Depois de muito tempo sem nos vermos fomos nos reencontrar um domingo qualquer em praça pública quando eu levava pela mão minha filha Ana Paula, ainda pequena, e pude apresentá-la aos velhos amigos de tantas risadas. Depois do susto de ver um boneco falante e todo cheio de mangoça, posto nas mãos de um homem, ela acabou se encantando por ele e não queria mais sair da praça, e durante algum tempo só falou no Peteleco como se não houvesse mais nada nesse mundo.
Na época, mais do que antes, compreendi o quanto ele era importante na vida das crianças de todas as gerações, tal como havia sido na minha, desde os tempos do Vovô Branco e ainda depois. Quantas lições ele nos dava, aos meninos e aos pais em fase de aprendizado desse mister singular que é educar os filhos. No seu jeito brincalhão, às vezes mal-humorado, querendo dizer palavrão com certa naturalidade de menino rebelde, o Peteleco encantava a todos que o conheciam. O Peteleco e Oscarino se divertiam juntos, eis a verdade.

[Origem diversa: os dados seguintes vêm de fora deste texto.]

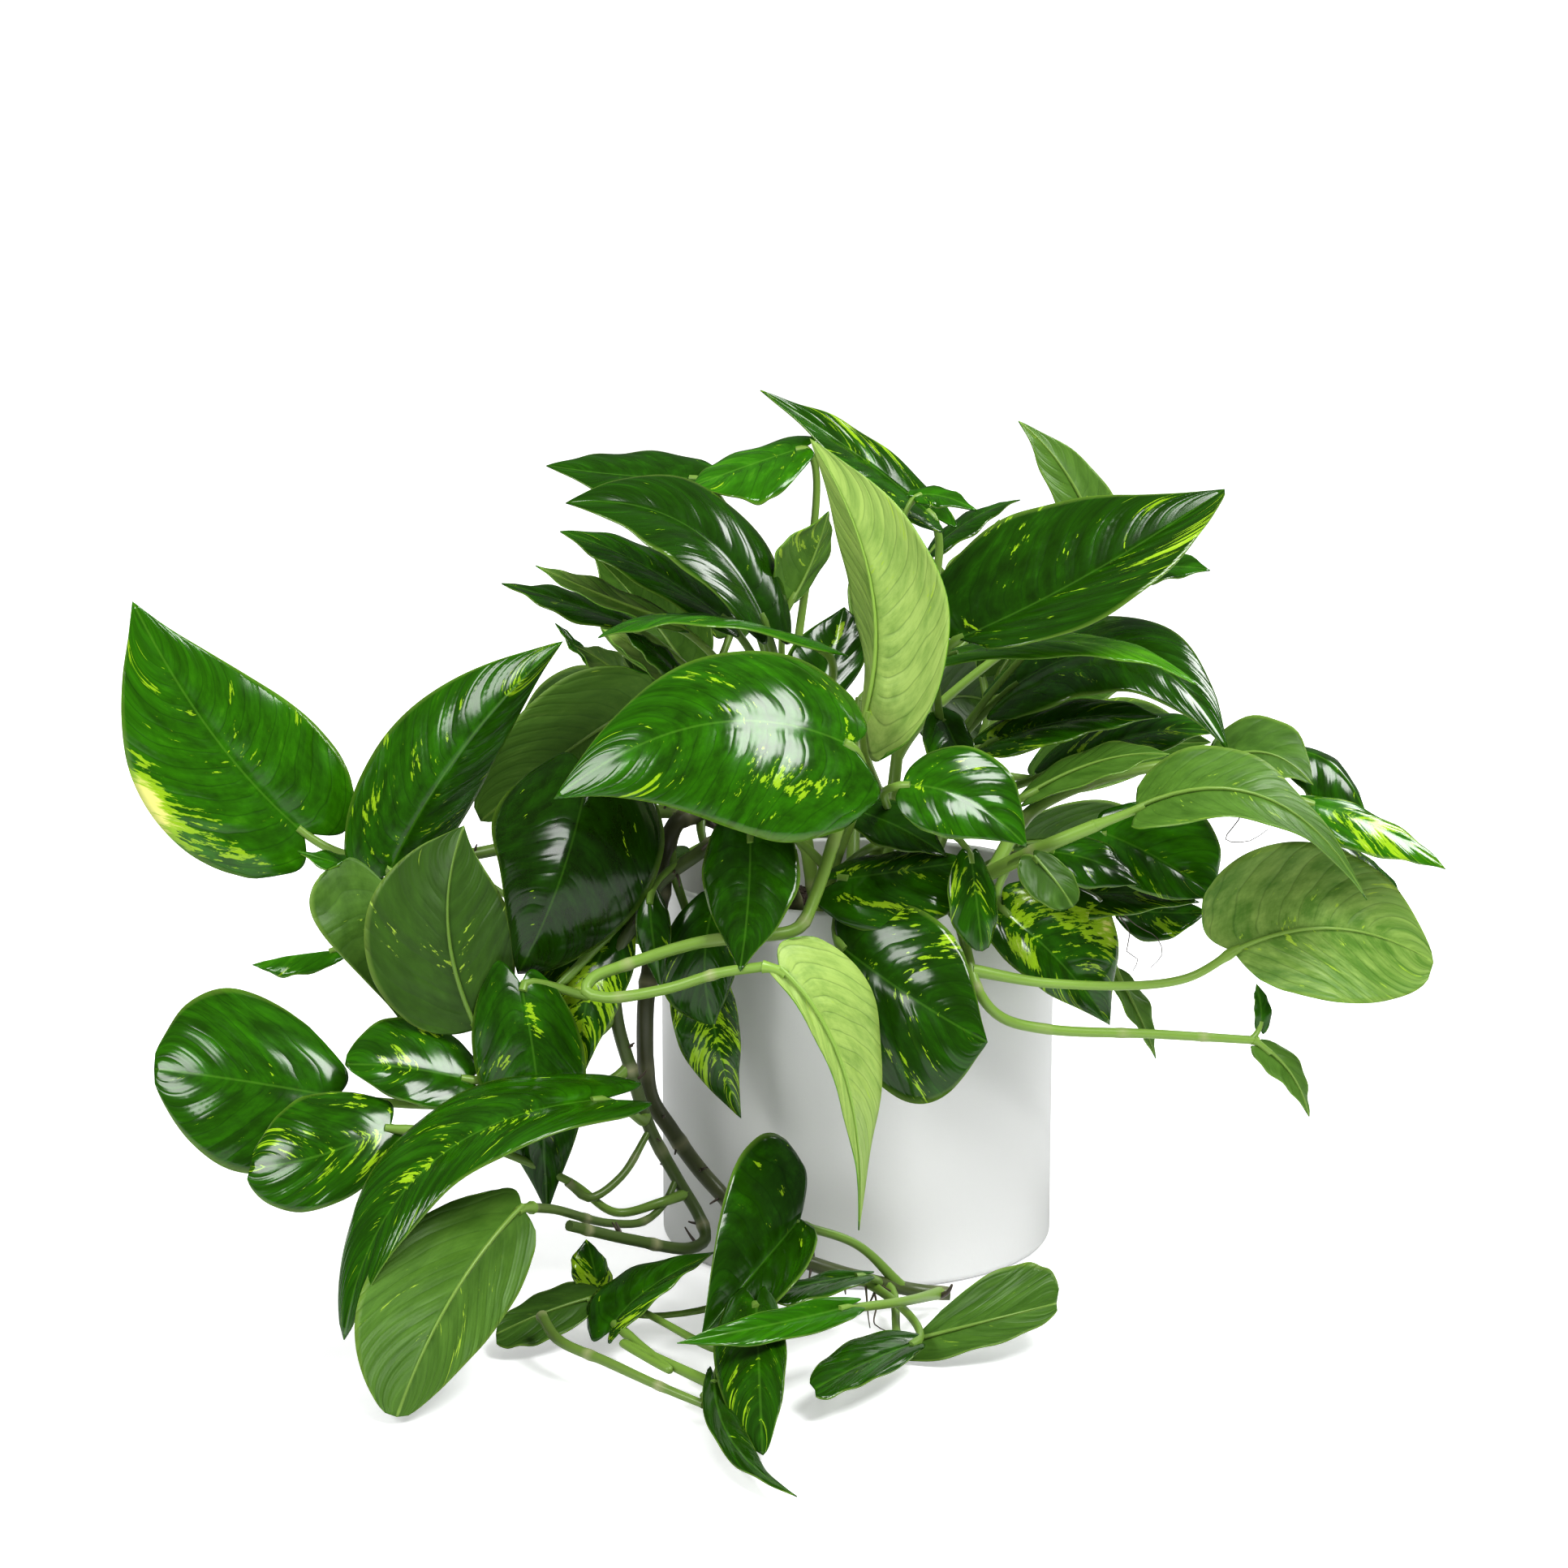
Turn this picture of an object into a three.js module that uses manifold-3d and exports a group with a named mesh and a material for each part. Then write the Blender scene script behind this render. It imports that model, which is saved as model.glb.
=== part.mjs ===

Quando fui Secretário de Cultura mandei chamar o Peteleco e o Oscarino e tive com eles uma conversa de migo e de irmão, explicando as minhas ideias e colocando eles na roda pra trabalhar. E foram muitas as apresentações e brincadeiras na praça, nas ruas e nos teatros. Um dia, deu-se a flor e o Peteleco e o Oscarino foram homenageados no palco do Teatro Amazonas com todo sucesso.
Já havia feito um teatro só especialmente para eles, o qual, com a autorização devida, tomou o nome do Peteleco sem cogitar que pudesse haver ciúmes do Oscarino. Foi sucesso total até as portas serem cerradas depois que sai do cargo. Algumas vezes o Peteleco falava comigo e pedia pelo Oscarino, outras era o Oscarino pedindo pelo Peteleco, e assim fomos mantendo a nossa amizade a mais não puder, até que no domingo passado fui informado que o Peteleco estava órfão porque o Oscarino resolvera fazer a viagem definitiva em busca de morar entre as estrelas.
Uma só palavra me ocorreu na hora em que tomei conhecimento da notícia: poxa, não tive tempo de agradecer mais uma vez ao Oscarino por toda a alegria que ele nos deu durante tantos anos e pela sua qualidade de artista dando vida ao Peteleco, nosso amigo, que agora chora de saudade como todos nós.